Título: Enxurrada de dólares
Autor: Bôas, Bruno Villas
Fonte: O Globo, 03/02/2012, Economia, p. 27

Moeda cai 7,86% no ano com captações externas de empresas e investimento na Bolsa

Impulsionado por captações de empresas brasileiras no exterior e pesados investimentos de estrangeiros na Bolsa de Valores de São Paulo (Bovespa), o Brasil caminha para uma nova queda de braço no câmbio nas próximas semanas. Ontem, o dólar comercial fechou em baixa de 0,69%, a R$ 1,722, e passou a acumular uma desvalorização de 7,86% desde 29 de dezembro (R$ 1,869), último pregão do ano passado. Trata-se da segunda maior queda entre as principais moedas do mundo, atrás apenas do peso mexicano (-8,06%). Embora distante de patamares vistos no ano passado - quando chegou a R$ 1,537, o menor valor desde janeiro de 1999 - o mercado prevê uma resistência crescente do governo brasileiro e das indústrias para uma cotação da moeda inferior a R$ 1,70, taxa que deve ser testada nos próximos dias.

Segundo Luiz Henrique de Paula, analista da Hencorp Commcor, o clima mais ameno na crise europeia e bons dados da economia americana aumentaram o apetite dos investidores estrangeiros por aplicações de risco, o que explica a enxurrada de dólares em mercados emergentes como o brasileiro. Somente as empresas brasileiras captaram US$ 12,3 bilhões no exterior este ano, dos quais US$ 7 bilhões refere-se à operação da Petrobras.

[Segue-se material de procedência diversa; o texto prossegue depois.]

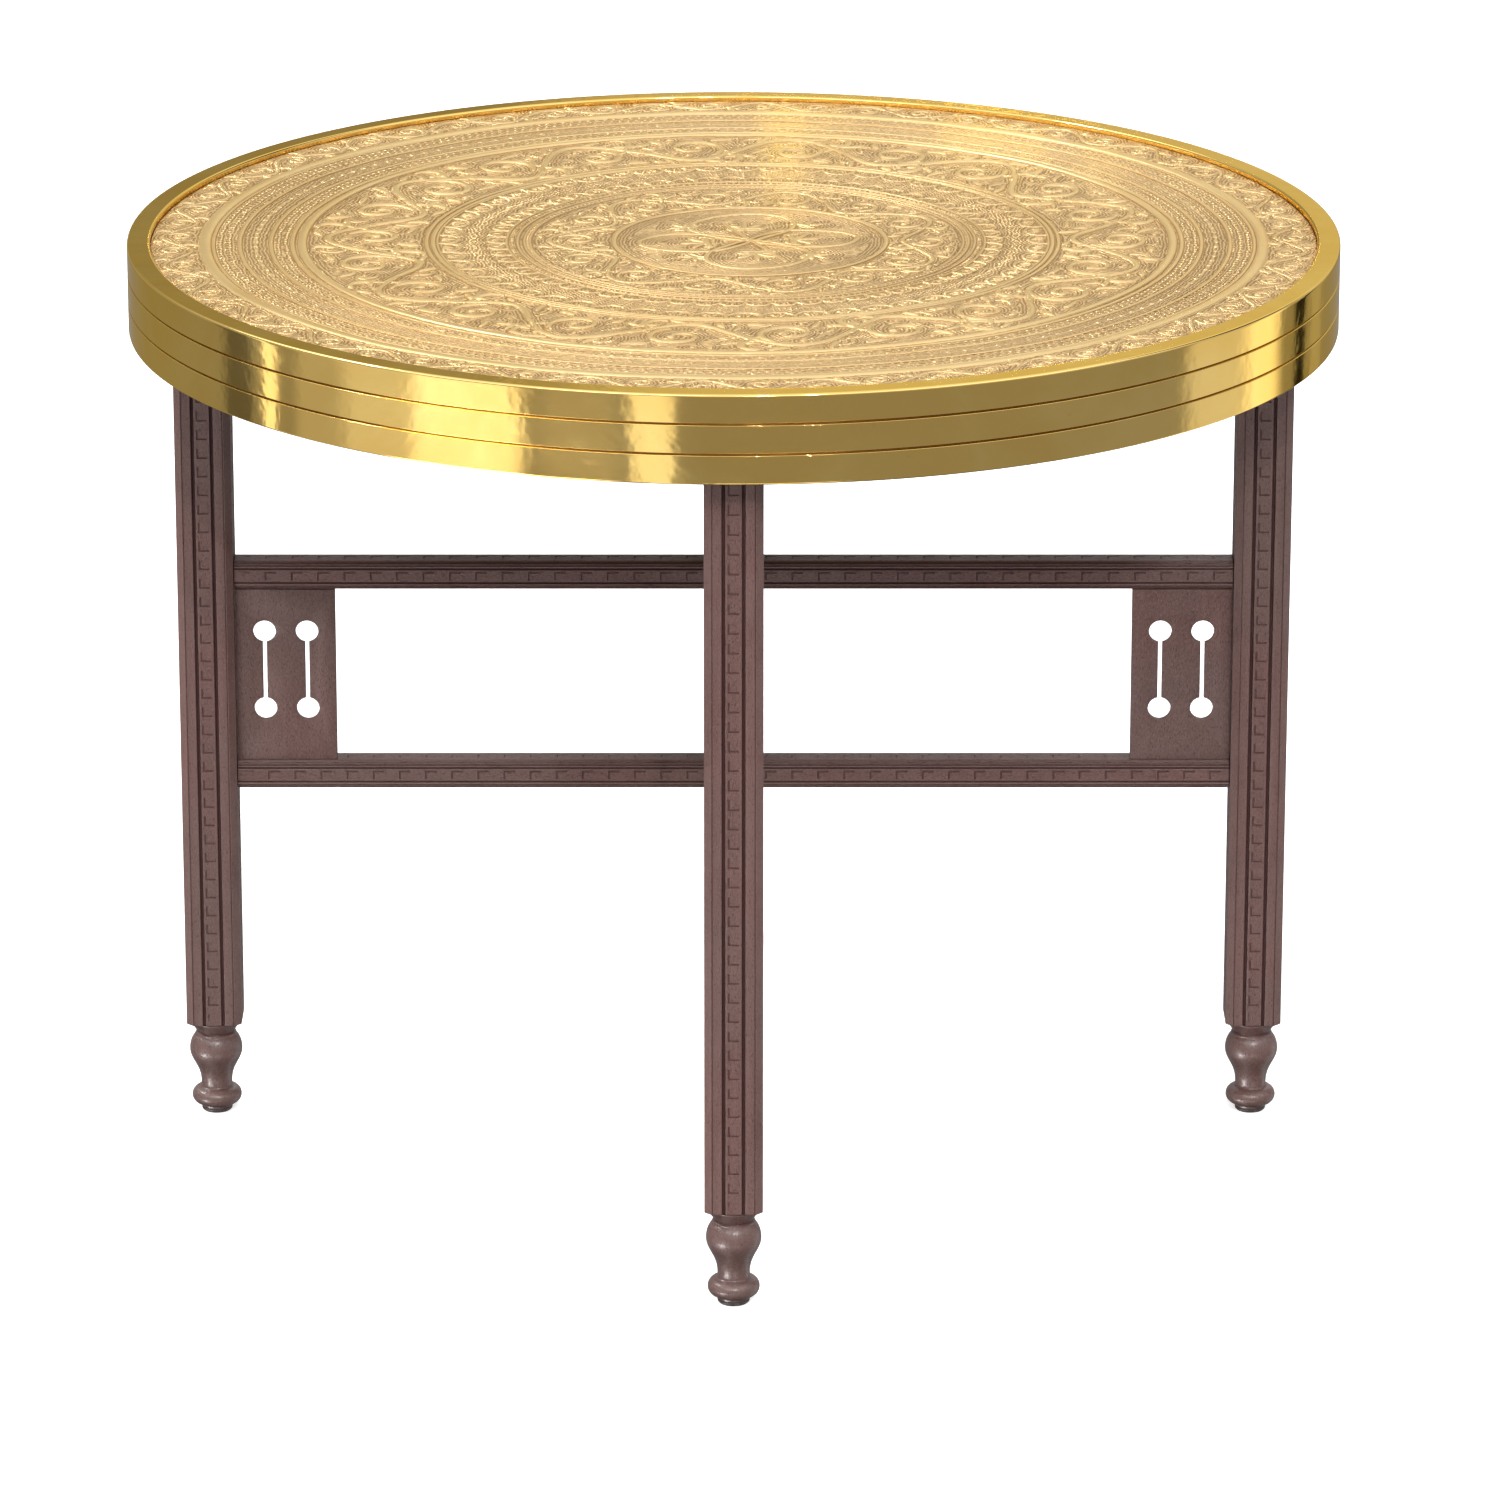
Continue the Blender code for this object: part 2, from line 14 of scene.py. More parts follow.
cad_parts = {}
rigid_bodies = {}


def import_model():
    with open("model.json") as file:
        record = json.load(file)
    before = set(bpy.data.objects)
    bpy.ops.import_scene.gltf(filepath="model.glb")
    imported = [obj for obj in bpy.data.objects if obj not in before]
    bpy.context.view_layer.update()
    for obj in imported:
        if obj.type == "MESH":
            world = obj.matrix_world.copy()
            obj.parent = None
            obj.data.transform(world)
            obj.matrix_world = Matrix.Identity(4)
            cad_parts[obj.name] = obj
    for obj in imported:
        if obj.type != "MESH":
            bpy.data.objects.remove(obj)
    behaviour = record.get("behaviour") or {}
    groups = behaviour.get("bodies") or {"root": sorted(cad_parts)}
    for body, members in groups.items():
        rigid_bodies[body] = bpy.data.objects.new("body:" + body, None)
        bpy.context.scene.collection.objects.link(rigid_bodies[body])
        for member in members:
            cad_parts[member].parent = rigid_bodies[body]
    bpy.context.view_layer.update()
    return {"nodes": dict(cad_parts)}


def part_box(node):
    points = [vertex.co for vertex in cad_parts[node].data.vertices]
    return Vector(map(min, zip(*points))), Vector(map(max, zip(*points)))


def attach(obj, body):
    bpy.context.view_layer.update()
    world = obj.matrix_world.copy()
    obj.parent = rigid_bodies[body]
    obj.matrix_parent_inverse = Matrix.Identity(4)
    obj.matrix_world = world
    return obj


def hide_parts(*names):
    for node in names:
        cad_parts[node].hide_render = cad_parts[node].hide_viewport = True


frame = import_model()

MM = 0.001
TAU = 2 * math.pi
chance = np.random.default_rng(24)


# ---- mesh helpers

def new_object(name, mesh, material, smooth_angle=None):
    """Link a mesh as an object with one material, smooth but for edges over smooth_angle."""
    mesh.materials.clear()
    mesh.materials.append(material)
    if smooth_angle is not None:
        mesh.shade_smooth()
        mesh.set_sharp_from_angle(angle=math.radians(smooth_angle))
    obj = bpy.data.objects.new(name, mesh)
    bpy.context.scene.collection.objects.link(obj)
    return obj


def mesh_from_arrays(name, verts, quads):
    """A mesh from an (n, 3) array of points and an (m, 4) array of quads."""
    mesh = bpy.data.meshes.new(name)
    mesh.vertices.add(len(verts))
    mesh.vertices.foreach_set("co", np.asarray(verts, np.float32).ravel())
    mesh.loops.add(quads.size)
    mesh.loops.foreach_set("vertex_index", quads.astype(np.int32).ravel())
    mesh.polygons.add(len(quads))
    mesh.polygons.foreach_set("loop_start", np.arange(0, quads.size, 4, dtype=np.int32))
    mesh.update(calc_edges=True)
    mesh.polygons.foreach_set("use_smooth", np.ones(len(quads), bool))
    return mesh


def point_attribute(mesh, name, values):
    layer = mesh.attributes.new(name, "FLOAT", "POINT")
    layer.data.foreach_set("value", np.asarray(values, np.float32).ravel())


def ring_quads(rows, count, closed_rows=False):
    """Quads between successive rings of count points; rings may close on the first one."""
    i = np.arange(rows if closed_rows else rows - 1)[:, None]
    j = np.arange(count)[None, :]
    following = (i + 1) % rows
    beside = (j + 1) % count
    return np.stack([i * count + j, i * count + beside, following * count + beside,
                     following * count + j], -1).reshape(-1, 4)


def rounded(profile, radius, steps=3):
    """Round the corners of a polyline, with a support point just before and after each arc."""
    points = [Vector(p) for p in profile]
    out = [tuple(points[0])]
    for before, corner, after in zip(points, points[1:], points[2:]):
        one = (before - corner)
        two = (after - corner)
        turn = one.angle(two)
        reach = min(radius / math.tan(turn / 2), 0.42 * one.length, 0.42 * two.length)
        if turn > math.radians(170):
            out.append(tuple(corner))
            continue
        start = corner + one.normalized() * reach
        end = corner + two.normalized() * reach
        hold = 0.25 * reach
        out.append(tuple(start + one.normalized() * hold))
        for k in range(steps + 1):
            t = k / steps
            out.append(tuple((1 - t) ** 2 * start + 2 * t * (1 - t) * corner + t * t * end))
        out.append(tuple(end + two.normalized() * hold))
    out.append(tuple(points[-1]))
    return out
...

- A curto prazo, o que vamos ver são as indústrias reclamando e o governo cada vez mais incomodado. Seria natural uma reação do governo. Mas é bom lembrar que o Brasil tem os juros mais altos do mundo e isso atrai dinheiro de fora - afirma o analista. - Somente medidas do governo ou uma piora da crise externa vai mudar essa tendência.

Estrangeiros põem R$ 7 bi na Bolsa

A enxurrada de dólares no país ficou mais evidente ontem, quando a BM&FBovespa divulgou suas estatísticas de compra e venda de ações de janeiro. Os investidores estrangeiros fizeram aplicações líquidas de R$ 7,2 bilhões no mercado brasileiro em janeiro, um recorde mensal para o período do Plano Real (quase 18 anos).

Segundo a BM&FBovespa, esse valor refere-se ao saldo entre compras de R$ 52,818 bilhões e vendas de R$ 45,650 bilhões no mês. No ano passado, o saque dos estrangeiros havia sido de R$ 1,3 bilhão.

- Temos visto os estrangeiros investindo em mercados emergentes. E o Brasil é um dos que estão mais baratos. Eles compra um "pacote Brasil", de índices e principais ações. É uma das razões para a Petrobras e Vale estarem subindo tanto - explica Hersz Ferman, gestor da Yield Capital.

Para Eduardo Velho, economista da Prosper Corretora, o mercado começa a especular eventuais medidas do governo brasileiro e do Banco Central (BC) para conter o câmbio, como aumento do IOF (Imposto sobre Operações Financeiras) e mudanças regulatórias que reduzam apostas contra a moeda na Bolsa de Mercadorias e Futuros (BM&F).

- No ano passado, o governo atuou de forma mais incisiva quando a moeda passou a ser cotada entre R$ 1,60 e R$ 1,65. O governo não deve, porém, esperar tanto este ano. As medidas devem ser tomadas bem antes disso - avalia Velho.

Mas a preocupação do mercado não encontrou ontem eco no governo. O presidente do Banco Central, Alexandre Tombini, disse que a valorização do real ocorre em linha com a de outras moedas.

- (O ano de) 2012 começou em um tom otimista em relação aos mercados. Portanto, isso se reflete nas moedas do mundo todo, inclusive no real - disse Tombini, durante a conferência internacional organizada pelo Banco Central da Índia, em Bombaim.

Tombini acrescentou que a economia brasileira deve crescer mais este ano, em comparação ao ano passado, por causa da redução dos juros. Em 2011, o Brasil cresceu cerca de de 3%, segundo ele. O número oficial só será divulgado pelo IBGE em março.

- Há espaço para uma política de afrouxamento monetário no Brasil sem o comprometimento da inflação - afirmou Tombini.

A Bovespa fechou ontem em leve alta de 0,04%, aos 64.593 pontos pelo Ibovespa, seu principal índice. O destaque ficou para as ações de empresas construtoras e do varejo, papéis beneficiados pelo custo do crédito no Brasil.